ELR Citation: 47 ELR 20096
Nos. 16-2126, (6th Cir., 07/26/2017)

The Sixth Circuit held that the Forest Service's rules regarding recreational boating on Crooked Lake in Michigan's Sylvania Wilderness exceeded the agency's power as applied to private property owners. Congress gave the Forest Service authority to regulate any use of Crooked Lake and nearby lakes “subject to valid existing rights.” The Forest Service promulgated two regulations prohibiting gas-powered motorboats and limiting electrically powered motorboats to no-wake speeds throughout the wilderness area. In 2010, a family bought land on the lake with the intention of using gas-powered motorboats.

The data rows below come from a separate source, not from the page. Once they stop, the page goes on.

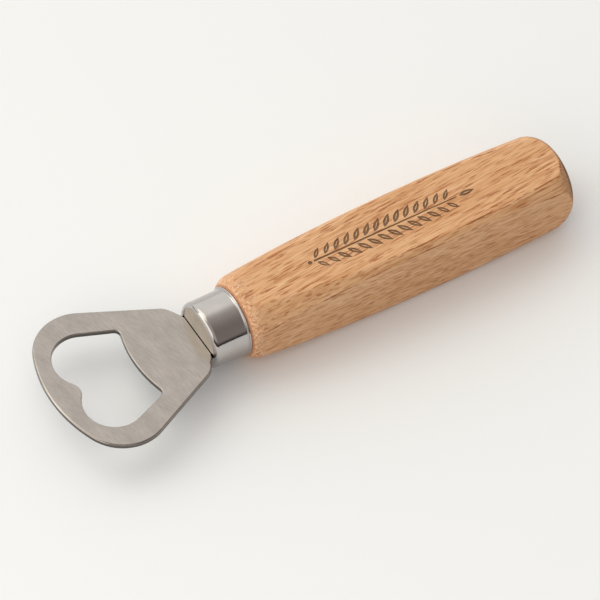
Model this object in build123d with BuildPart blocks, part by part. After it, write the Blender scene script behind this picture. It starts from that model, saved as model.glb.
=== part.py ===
from build123d import *
from math import cos, hypot, radians, sin, sqrt, tan
import os

# Bottle opener: a stamped steel head whose tang is glued through a slotted ferrule
# into a turned wooden handle. Millimetres. +X runs from the head to the handle's butt,
# +Z is the upper side of the plate, and the origin is under the middle of the opener,
# on the surface that the handle's lower flat rests on.

# Handle: a square bar, turned to a barrel profile
bar_side = 21.4
handle_length = 101.35
barrel_radius = 14.2
barrel_apex = 57.0            # from the ferrule's rear rim to the thickest place
barrel_arc = 600.0
nose_start_radius = 9.95
nose_arc = 4.7
butt_arc = 6.5
butt_dome = 33.0

# Ferrule: a drawn cup, closed at the front, with a flared rear lip
ferrule_length = 11.0
ferrule_radius = 9.35
ferrule_wall = 0.7
ferrule_edge = 1.5
lip_radius = 9.85
lip_length = 0.55
lip_flare = 0.6
slot_gap = 0.3

# Head plate: distances from the middle of the cap mouth
plate_thickness = 1.6
rim_edge_round = 0.5          # the tumbled outer edge
mouth_edge_round = 0.3
head_front = 21.8
front_arc = 38.3
corner_arc = 13.0
corner_half_spacing = 10.0
side_slope = 24.9
shoulder_back = 19.95
shoulder_round = 6.0
neck_half_width = 7.25
mouth_to_ferrule = 22.85

# Cap mouth
tooth_forward = 13.3
tooth_round = 3.7
lobe_forward = 7.65
lobe_radius = 8.4
mouth_slope = 21.2
mouth_corner = 1.65
fulcrum_back = 3.75
fulcrum_arc = 34.8

# Tang and its glued socket
neck_depth = 1.6
tang_root_half = 4.0
tang_tip_half = 3.0
tang_length = 38.0
tang_tip_round = 1.5
socket_radius = 4.4
socket_extra = 2.0

overall_length = head_front + mouth_to_ferrule + ferrule_length + handle_length
axis_height = bar_side / 2
front_x = -overall_length / 2
mouth_x = front_x + head_front
face_x = mouth_x + mouth_to_ferrule
rim_x = face_x + ferrule_length
butt_x = rim_x + handle_length
cup_floor_x = face_x + ferrule_wall
spigot_radius = ferrule_radius - ferrule_wall
spigot_end_x = cup_floor_x + neck_depth
tang_tip_x = rim_x + tang_length
socket_end_x = tang_tip_x + socket_extra
long_axis = Axis((0, 0, axis_height), (1, 0, 0))


def toward(centre, through, radius):
    """The point of a circle in the direction of another point."""
    dx = through[0] - centre[0]
    dy = through[1] - centre[1]
    gap = hypot(dx, dy)
    return centre[0] + radius * dx / gap, centre[1] + radius * dy / gap


def on_circle(centre, radius, degrees):
    """The point of a circle at an angle."""
    return (centre[0] + radius * cos(radians(degrees)),
            centre[1] + radius * sin(radians(degrees)))


def circles_meet(centre_a, radius_a, centre_b, radius_b):
    """Where two circles cross, to the left of the line from the first centre to the second."""
    dx = centre_b[0] - centre_a[0]
    dy = centre_b[1] - centre_a[1]
    gap = hypot(dx, dy)
    along = (radius_a ** 2 - radius_b ** 2 + gap ** 2) / (2 * gap)
    across = sqrt(radius_a ** 2 - along ** 2)
    return (centre_a[0] + (along * dx - across * dy) / gap,
            centre_a[1] + (along * dy + across * dx) / gap)


def line_meets_circle(start, degrees, centre, radius):
    """Where a line that leaves a point at an angle first meets a circle."""
    ux = cos(radians(degrees))
    uy = sin(radians(degrees))
    dx = start[0] - centre[0]
    dy = start[1] - centre[1]
    half_b = dx * ux + dy * uy
    reach = -half_b - sqrt(half_b ** 2 - dx ** 2 - dy ** 2 + radius ** 2)
    return start[0] + reach * ux, start[1] + reach * uy


def add_arc(centre, start, end):
    """Draw the shorter arc from start to end about a centre."""
    radius = hypot(start[0] - centre[0], start[1] - centre[1])
    middle = toward(centre, ((start[0] + end[0]) / 2, (start[1] + end[1]) / 2), radius)
    ThreePointArc(start, middle, end)


# ---------------------------------------------------------------- head plate
# Half outlines on the +Y side, mirrored: a front arc, a corner arc, a straight side
# that closes in, and a rounded shoulder down to the neck in the ferrule's slot.
front_centre = (front_x + front_arc, 0)
corner_centre = (
    front_centre[0] - sqrt((front_arc - corner_arc) ** 2 - corner_half_spacing ** 2),
    corner_half_spacing,
)
corner_start = toward(front_centre, corner_centre, front_arc)
corner_end = on_circle(corner_centre, corner_arc, 90 - side_slope)
shoulder_x = mouth_x + shoulder_back
shoulder_y = corner_end[1] - (shoulder_x - corner_end[0]) * tan(radians(side_slope))

# The mouth: a rounded tooth between two lobes, sides that close in, and a fulcrum
# edge that bows towards the tooth.
tooth_centre = (mouth_x - tooth_forward - tooth_round, 0)
lobe_x = mouth_x - lobe_forward
lobe_centre = (
    lobe_x,
    sqrt((lobe_radius + tooth_round) ** 2 - (tooth_centre[0] - lobe_x) ** 2),
)
tooth_end = toward(tooth_centre, lobe_centre, tooth_round)
lobe_side = on_circle(lobe_centre, lobe_radius, 140)
lobe_end = on_circle(lobe_centre, lobe_radius, 90 - mouth_slope)
fulcrum_centre = (mouth_x + fulcrum_back + fulcrum_arc, 0)
mouth_back = line_meets_circle(lobe_end, -mouth_slope, fulcrum_centre, fulcrum_arc)

with BuildPart() as head_plate:
    with BuildSketch(Plane.XY.offset(axis_height - plate_thickness / 2)) as head_sketch:
        with BuildLine() as head_outline:
            add_arc(front_centre, (front_x, 0), corner_start)
            add_arc(corner_centre, corner_start, corner_end)
            Polyline(
                corner_end,
                (shoulder_x, shoulder_y),
                (face_x, neck_half_width),
                (spigot_end_x, neck_half_width),
                (spigot_end_x, tang_root_half),
                (tang_tip_x, tang_tip_half),
                (tang_tip_x, 0),
            )
            mirror(about=Plane.XZ)
        make_face()
        shoulder_corners = head_sketch.vertices().filter_by_position(
            Axis.X, shoulder_x - 0.01, shoulder_x + 0.01)
        fillet(shoulder_corners, shoulder_round)
        tip_corners = head_sketch.vertices().group_by(Axis.X)[-1]
        fillet(tip_corners.group_by(Axis.Y)[0] + tip_corners.group_by(Axis.Y)[-1],
               tang_tip_round)
        with BuildSketch(mode=Mode.PRIVATE) as mouth:
            with BuildLine() as mouth_outline:
                add_arc(tooth_centre, (tooth_centre[0] + tooth_round, 0), tooth_end)
                add_arc(lobe_centre, tooth_end, lobe_side)
                add_arc(lobe_centre, lobe_side, lobe_end)
                Line(lobe_end, mouth_back)
                add_arc(fulcrum_centre, mouth_back, (mouth_x + fulcrum_back, 0))
                mirror(about=Plane.XZ)
            make_face()
            mouth_corners = mouth.vertices().filter_by_position(
                Axis.X, mouth_back[0] - 0.01, mouth_back[0] + 0.01)
            fillet(mouth_corners, mouth_corner)
        add(mouth.sketch, mode=Mode.SUBTRACT)
    extrude(amount=plate_thickness)
    mouth_wires = [face.inner_wires()[0] for face in head_plate.faces().filter_by(Axis.Z)]
    fillet([edge for wire in mouth_wires for edge in wire.edges()], mouth_edge_round)
    rim_wires = [face.outer_wire() for face in head_plate.faces().filter_by(Axis.Z)]
    fillet([edge for wire in rim_wires for edge in wire.edges()], rim_edge_round)

head_plate.part.label = "head_plate"

# ---------------------------------------------------------------- ferrule
with BuildPart() as ferrule:
    with BuildSketch(Plane.XZ) as ferrule_profile:
        with BuildLine() as ferrule_outline:
            Polyline(
                (face_x, axis_height),
                (face_x, axis_height + ferrule_radius),
                (rim_x - lip_length - lip_flare, axis_height + ferrule_radius),
                (rim_x - lip_length, axis_height + lip_radius),
                (rim_x, axis_height + lip_radius),
                (rim_x, axis_height + spigot_radius),
                (cup_floor_x, axis_height + spigot_radius),
                (cup_floor_x, axis_height),
                close=True,
            )
        make_face()
        front_corner = ferrule_profile.vertices().group_by(Axis.X)[0].sort_by(Axis.Y)[-1]
        fillet(front_corner, ferrule_edge)
    revolve(axis=long_axis)
    with BuildSketch(Plane.YZ.offset(face_x)) as slot_section:
        with Locations((0, axis_height)):
            Rectangle(2 * (neck_half_width + slot_gap), plate_thickness + 2 * slot_gap)
    extrude(amount=ferrule_wall, mode=Mode.SUBTRACT)

ferrule.part.label = "ferrule"

# ---------------------------------------------------------------- handle
# The half profile of nose, barrel, butt and dome is four arcs, each tangent to the
# next. The bar's four flats cut the turned shape.
barrel_centre = (rim_x + barrel_apex, axis_height + barrel_radius - barrel_arc)
nose_start = (rim_x, axis_height + nose_start_radius)
nose_centre = circles_meet(nose_start, nose_arc, barrel_centre, barrel_arc - nose_arc)
nose_end = toward(barrel_centre, nose_centre, barrel_arc)
dome_centre = (butt_x - butt_dome, axis_height)
butt_centre = circles_meet(dome_centre, butt_dome - butt_arc,
                           barrel_centre, barrel_arc - butt_arc)
butt_start = toward(barrel_centre, butt_centre, barrel_arc)
dome_start = toward(dome_centre, butt_centre, butt_dome)

with BuildPart() as handle:
    with BuildSketch(Plane.XZ) as handle_profile:
        with BuildLine() as handle_outline:
            add_arc(nose_centre, nose_start, nose_end)
            add_arc(barrel_centre, nose_end, butt_start)
            add_arc(butt_centre, butt_start, dome_start)
            add_arc(dome_centre, dome_start, (butt_x, axis_height))
            Polyline(
                (butt_x, axis_height),
                (spigot_end_x, axis_height),
                (spigot_end_x, axis_height + spigot_radius),
                (rim_x, axis_height + spigot_radius),
                nose_start,
            )
        make_face()
    revolve(axis=long_axis)
    with BuildSketch(Plane.YZ.offset(spigot_end_x)) as bar_section:
        with Locations((0, axis_height)):
            Rectangle(bar_side, bar_side)
    extrude(amount=butt_x - spigot_end_x, mode=Mode.INTERSECT)
    with BuildSketch(Plane.YZ.offset(spigot_end_x)) as socket_section:
        with Locations((0, axis_height)):
            Circle(socket_radius)
    extrude(amount=socket_end_x - spigot_end_x, mode=Mode.SUBTRACT)

handle.part.label = "handle"

# ---------------------------------------------------------------- tang adhesive
with BuildPart() as tang_adhesive:
    with BuildSketch(Plane.YZ.offset(cup_floor_x)) as front_fill:
        with Locations((0, axis_height)):
            Circle(spigot_radius)
    extrude(amount=neck_depth)
    with BuildSketch(Plane.YZ.offset(spigot_end_x)) as socket_fill:
        with Locations((0, axis_height)):
            Circle(socket_radius)
    extrude(amount=socket_end_x - spigot_end_x)
    add(head_plate.part, mode=Mode.SUBTRACT)

tang_adhesive.part.label = "tang_adhesive"

os.makedirs("parts", exist_ok=True)
export_step(head_plate.part, "parts/head_plate.step")
export_step(ferrule.part, "parts/ferrule.step")
export_step(handle.part, "parts/handle.step")
export_step(tang_adhesive.part, "parts/tang_adhesive.step")
print("overall length", overall_length)
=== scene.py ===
from math import cos, hypot, pi, radians, sin, sqrt

import bpy
import numpy as np
from mathutils import Matrix, Vector
from mathutils.geometry import delaunay_2d_cdt


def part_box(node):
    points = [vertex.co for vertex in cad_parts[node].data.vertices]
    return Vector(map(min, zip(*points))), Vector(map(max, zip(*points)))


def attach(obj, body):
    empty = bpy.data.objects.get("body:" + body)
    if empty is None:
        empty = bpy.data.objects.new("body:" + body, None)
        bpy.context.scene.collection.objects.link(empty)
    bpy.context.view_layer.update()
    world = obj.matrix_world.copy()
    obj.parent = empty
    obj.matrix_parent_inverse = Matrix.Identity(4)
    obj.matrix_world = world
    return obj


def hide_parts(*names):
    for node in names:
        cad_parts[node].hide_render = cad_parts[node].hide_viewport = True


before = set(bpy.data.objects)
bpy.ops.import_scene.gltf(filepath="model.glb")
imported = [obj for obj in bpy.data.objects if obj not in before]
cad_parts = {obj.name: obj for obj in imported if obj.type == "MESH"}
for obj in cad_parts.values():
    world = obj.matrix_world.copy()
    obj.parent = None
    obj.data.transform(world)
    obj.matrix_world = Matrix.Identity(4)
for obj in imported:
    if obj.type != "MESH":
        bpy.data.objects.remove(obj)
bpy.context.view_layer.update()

# Bottle opener. Metres, in the CAD's frame: +X from the head to the handle's butt and +Z up.
# The steel head and the glue are the CAD nodes with better materials. The bright ferrule and the
# wooden handle are finer meshes that stand in for their CAD nodes: the ferrule has a rounded
# rear lip, the handle has soft ridges, open pores and a burnt-in laurel branch.

MM = 0.001

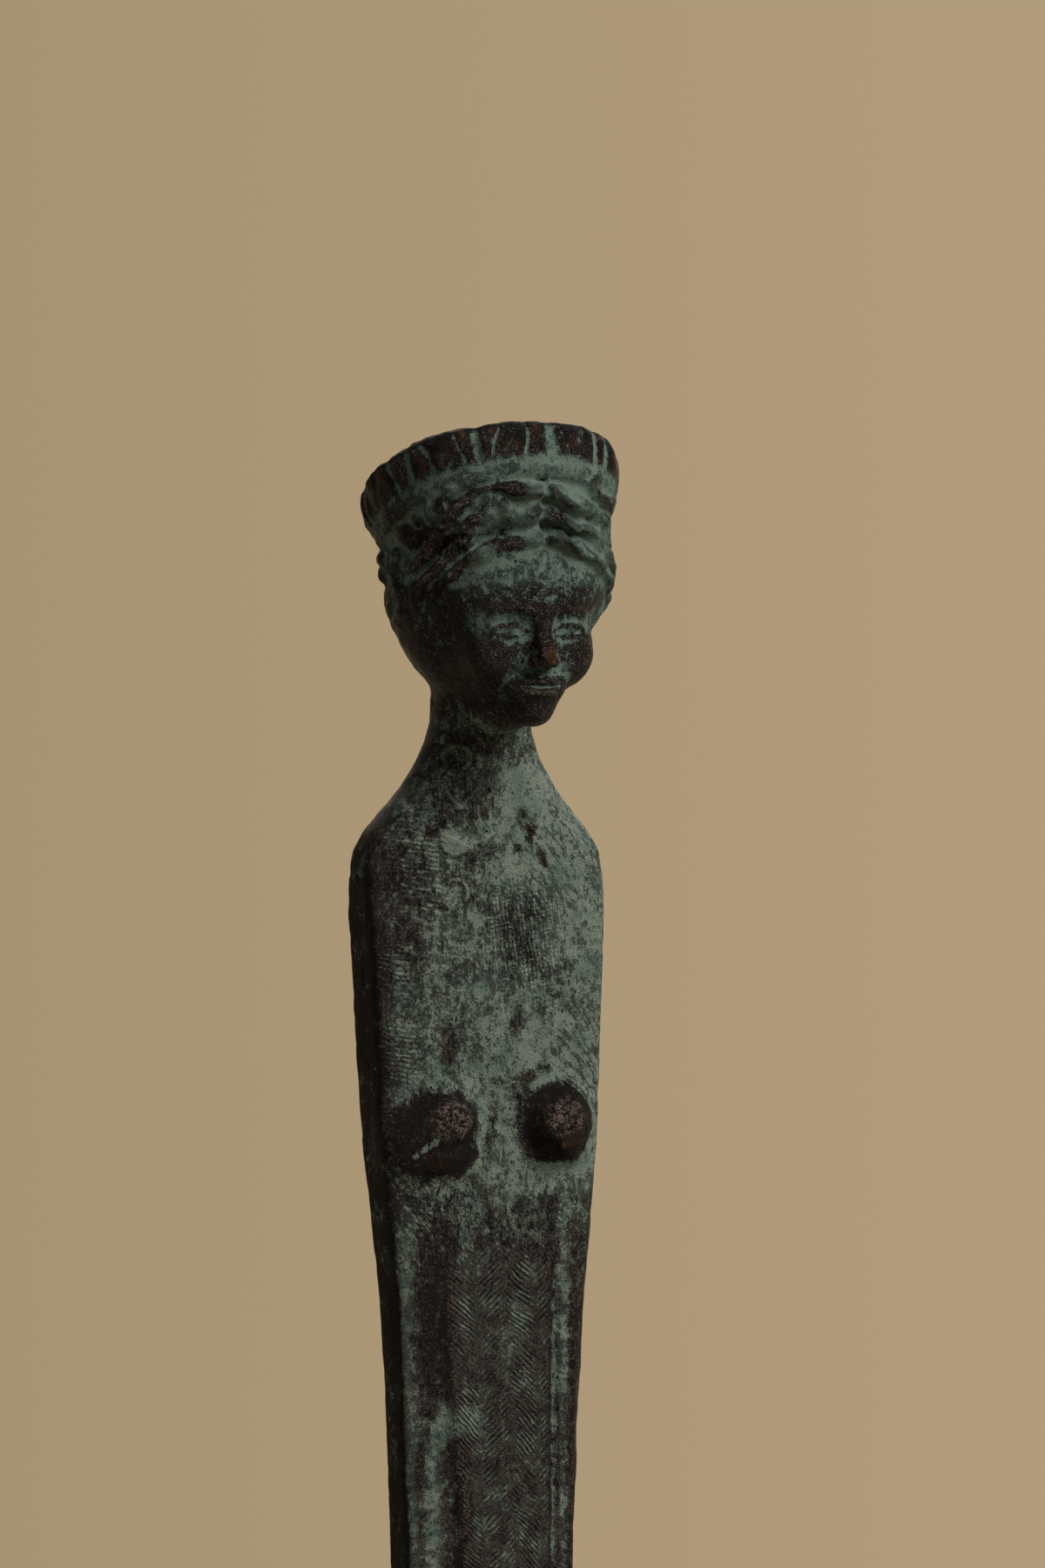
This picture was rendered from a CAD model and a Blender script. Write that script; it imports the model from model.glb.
# A cast bronze votive figurine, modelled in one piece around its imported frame.
# The casting is a signed-distance form in millimetres, +Z up, facing -Y. It is turned into one closed
# mesh on a lattice that is finest at the head, then given its casting relief and patina masks.
import math

import bmesh
import bpy
import numpy as np
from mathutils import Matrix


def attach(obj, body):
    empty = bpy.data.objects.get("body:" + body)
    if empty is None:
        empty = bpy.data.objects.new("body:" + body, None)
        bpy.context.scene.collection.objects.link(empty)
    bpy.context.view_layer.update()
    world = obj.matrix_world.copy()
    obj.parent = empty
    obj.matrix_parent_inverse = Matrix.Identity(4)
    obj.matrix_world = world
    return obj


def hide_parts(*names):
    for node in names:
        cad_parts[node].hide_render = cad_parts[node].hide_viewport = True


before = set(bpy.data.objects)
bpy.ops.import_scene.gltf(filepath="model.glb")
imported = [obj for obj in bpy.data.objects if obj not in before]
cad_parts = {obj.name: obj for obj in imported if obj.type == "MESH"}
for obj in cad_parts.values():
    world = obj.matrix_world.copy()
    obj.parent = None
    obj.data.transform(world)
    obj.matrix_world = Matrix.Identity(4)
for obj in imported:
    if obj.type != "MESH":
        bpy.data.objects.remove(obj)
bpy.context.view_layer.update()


# ------------------------------------------------------------------ small maths
def smooth(a, b, t):
    s = np.clip((t - a) / (b - a), 0.0, 1.0)
    return s * s * (3.0 - 2.0 * s)


def mix(a, b, t):
    return a + (b - a) * t


def bump(t, w):
    return np.exp(-((t / w) ** 2))


def join(a, b, k):
    h = np.maximum(k - np.abs(a - b), 0.0) / k
    return np.minimum(a, b) - h * h * k * 0.25


def carve(a, b, k):
    return -join(-a, b, k)


def egg(x, y, z, c, r):
    px, py, pz = (x - c[0]) / r[0], (y - c[1]) / r[1], (z - c[2]) / r[2]
    k0 = np.sqrt(px * px + py * py + pz * pz)
    k1 = np.sqrt((px / r[0]) ** 2 + (py / r[1]) ** 2 + (pz / r[2]) ** 2)
    return k0 * (k0 - 1.0) / np.maximum(k1, 1e-6)


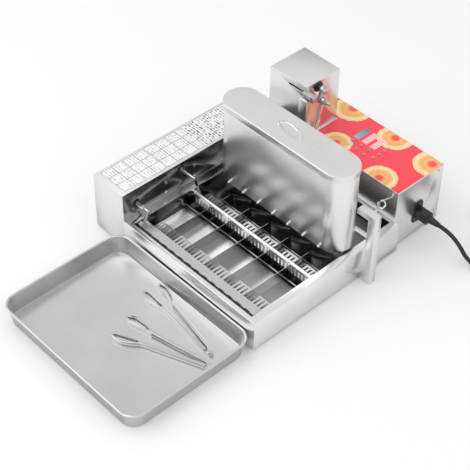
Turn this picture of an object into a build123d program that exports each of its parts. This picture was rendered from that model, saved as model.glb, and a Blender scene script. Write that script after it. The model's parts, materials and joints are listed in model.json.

The seller told the family that he had used motorboats in the past without hindrance by the Forest Service. The Service allowed the family to use the motorboats until 2013, when it stopped offering motorboat access at the landing dock and sent a letter to the family informing them that it planned to “fully enforce” the existing motorboat restrictions on the federal wilderness portion of the lake. The family sued in enjoin the Forest Service from restricting use of the boat. The district court held that the family did not have rights to use Crooked Lake because its right did not exist at the time the Michigan Wilderness Act was enacted. The appellate court disagreed, stating that rights run with the land and the family inherited the rights of the previous owner. Further, the court stated that until the state says otherwise, littoral property rights include the right to reasonable use of the water’s surface for recreational motorboating. The ruling was reversed.